Wessuc finds 70 percent of its contracts through personal contact. The other 30 percent are mined from postings of public tenders in newspapers and bid services. Other municipal jobs include cleaning of pump stations, water towers, clarifiers and grit tanks. Non-municipal contracts include cleaning of grain elevators, silos, and catch basins at car washes and other businesses. Hydroexcavation contracts round out the portfolio.

Wessuc operates four John Deere tractors and three vacuum trucks, one with a vacuum system by Berex and a 2,100-gallon debris tank, a second with a vacuum system by Westech Vac Systems Ltd. and a 3,500-gallon debris tank, and a third with a Cusco vacuum system and a 2,200-gallon debris tank. Its fleet of hauling trucks includes 10 Volvos, five Internationals, four Freightliners and one Mack.

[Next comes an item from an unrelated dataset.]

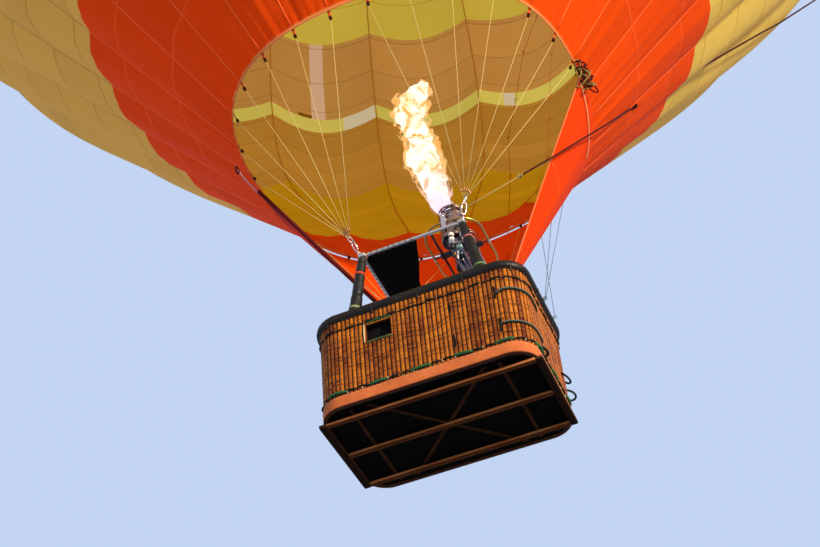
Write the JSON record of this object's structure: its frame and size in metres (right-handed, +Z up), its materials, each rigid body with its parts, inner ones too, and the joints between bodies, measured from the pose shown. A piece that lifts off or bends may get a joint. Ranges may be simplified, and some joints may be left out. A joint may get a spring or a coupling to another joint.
{
  "type": "hot air balloon",
  "caption": "Hot air balloon with a lobed fabric envelope, scoop, flying wires, tilting double burner on a load frame, and a padded wicker basket on runners.",
  "frame": {"origin": "under the middle of the basket, level with the undersides of its runners", "axes": "+X along the basket's length towards the burner's bay, +Y away from the wall with the step hole, +Z up"},
  "size_m": [22.1432, 22.1432, 26.6432],
  "materials": {
    "orange_cloth": "coated ripstop nylon, satin",
    "gold_cloth": "coated ripstop nylon, satin",
    "tan_cloth": "coated ripstop nylon, satin",
    "yellow_cloth": "coated ripstop nylon, satin",
    "pale_tape": "woven webbing, matt",
    "wire": "stranded wire in a pale sleeve",
    "steel": "polished stainless tube",
    "black_cloth": "heat-proof woven cloth, matt",
    "dark_steel": "heat-stained steel",
    "brass": "machined, slightly tarnished",
    "green_leather": "dark green padded leather",
    "wicker": "woven cane, varnished",
    "rawhide": "rawhide, worn",
    "runner_wood": "oiled hardwood",
    "floor_ply": "dark stained plywood",
    "tank": "satin aluminium"
  },
  "bodies": {
    "balloon": {"envelope_orange_zone": "orange_cloth", "envelope_gold_zone": "gold_cloth", "envelope_lower_tan_zone": "tan_cloth", "envelope_yellow_stripe": "yellow_cloth", "envelope_upper_tan_zone": "tan_cloth", "envelope_shoulder_zone": "yellow_cloth", "envelope_crown_zone": "yellow_cloth", "mouth_hem": "pale_tape", "crown_ring_tapes": "pale_tape", "scoop": "orange_cloth", "wire_fan_near_left": "wire", "corner_link_near_left": "steel", "wire_fan_near_right": "wire", "corner_link_near_right": "steel", "wire_fan_far_right": "wire", "corner_link_far_right": "steel", "wire_fan_far_left": "wire", "corner_link_far_left": "steel", "load_frame": "steel", "heat_shield": "black_cloth", "upright_near_left": "green_leather", "upright_near_right": "green_leather", "upright_far_right": "green_leather", "upright_far_left": "green_leather", "gimbal_stanchion_near": "steel", "gimbal_stanchion_far": "steel", "basket_wall": "wicker", "rim_pad": "green_leather", "leather_skirt": "rawhide", "basket_floor": "floor_ply", "floor_straps": "runner_wood", "runner_near": "runner_wood", "runner_middle": "runner_wood", "runner_far": "runner_wood", "end_board_left": "runner_wood", "end_board_right": "runner_wood", "fuel_cylinder_near_left": "tank", "fuel_cylinder_near_right": "tank", "fuel_cylinder_far_right": "tank", "fuel_cylinder_far_left": "tank"},
    "gimbal": {"gimbal_ring": "steel"},
    "burner": {"burner_cradle": "dark_steel", "burner_can_near": "steel", "burner_coil_near": "dark_steel", "burner_can_far": "steel", "burner_coil_far": "dark_steel", "burner_valve_block": "brass"},
    "valve": {"parachute_valve": "orange_cloth"}
  },
  "joints": [
    {"name": "gimbal_roll", "type": "hinge", "parent": "balloon", "child": "gimbal", "pos_m": [0.35, 0, 2.17], "axis": [0, 1, 0], "range_deg": [-12, 12]},
    {"name": "burner_pitch", "type": "hinge", "parent": "gimbal", "child": "burner", "pos_m": [0.35, 0, 2.17], "axis": [1, 0, 0], "range_deg": [-12, 12]},
    {"name": "valve_slide", "type": "slide", "parent": "balloon", "child": "valve", "axis": [0, 0, -1], "range_m": [0, 1.2], "stiffness_N_per_m": 250, "springref_m": -0.8}
  ]
}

Although Ontario has provincial standards for biosolids application, the company must keep up with regulatory change. In January 2011, reporting responsibility shifted from the MOE to the Ministry of Agriculture, Food and Rural Affairs. “Essentially, what were guidelines before are now regulations,” says VanVeen. “The field work will be the same, but we have to pay attention to the new reporting structure.”

To accommodate future contracts, the company is examining options for its own biosolids storage facility. “We can’t apply the material in the winter or when there’s a crop in the fields, so the notion that we can apply biosolids on municipal schedules is a bit of fiction,” says VanVeen.

“Additional storage will help us smooth out the application schedules and allow us to work to the farmers’ schedules. We have the expertise and the equipment to run a successful biosolids management operation, but at the heart of it, the business is based on personal relationships, not only with clients but with the agricultural community.”